Another key will be the elections presently scheduled for July 1994. Assuming these are conducted fairly, will the elected council, like the delegation to the Washington talks, be subordinated to “oversight” committees appointed by Arafat, or to joint PLO-Israeli committees? One thing is clear: The PLO cannot operate effectively in the Occupied Territories except with the cooperation of individuals and organizations inside. The to-be-elected Palestinian representatives will likely take advantage of their mediating position to reinterpret key aspects of the agreement.
Until the final status talks, at least, Palestinian politics will take the form of a government without a state. What exactly will be the hierarchy of Palestinian political structures, and how can ordinary Palestinians participate in them? Both supporters and detractors of the agreement are worried about two major issues: democracy and economic development. Who will set priorities in terms of economic sectors, geographic regions and institutional channels? How will the tax system and the labor market be organized? Will genuine political debate be tolerated?

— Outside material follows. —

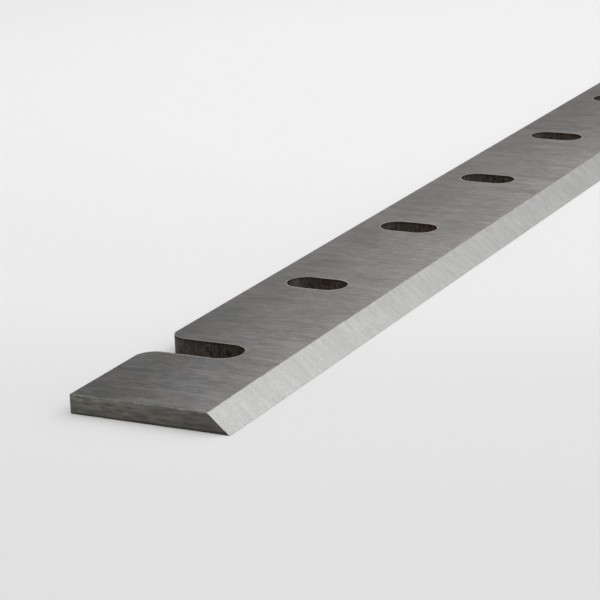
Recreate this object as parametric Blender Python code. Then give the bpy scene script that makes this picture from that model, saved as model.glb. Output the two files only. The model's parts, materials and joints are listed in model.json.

Efforts are underway to formulate answers to these and other questions now breaking to the surface after years of subordination to the priorities of national struggle. The Palestinian leadership faces an enormous task: to define quickly the basic operating principles of Palestinian society and, by extension, to reinvent its own identity, while under the microscopic supervision of committed adversaries. Over the next few years, the politics of class, state and society will compete with the politics of nationalism and colonialism. Neither the PLO nor Israel, as the intifada clearly demonstrated, can effectively command and manipulate the larger social forces on the ground. For the Palestinians, the question is how to become collectively and constructively engaged in the unglamorous pursuit of small but concrete changes at a time when the unifying factor of foreign military occupation is receding and the lid on a Pandora’s box of internal contradictions is opening wider.
 Middle East International, October 22, 1993.
 Interview, November 13, 1993.
 Journal of Palestine Studies 23/1 (Autumn 1993).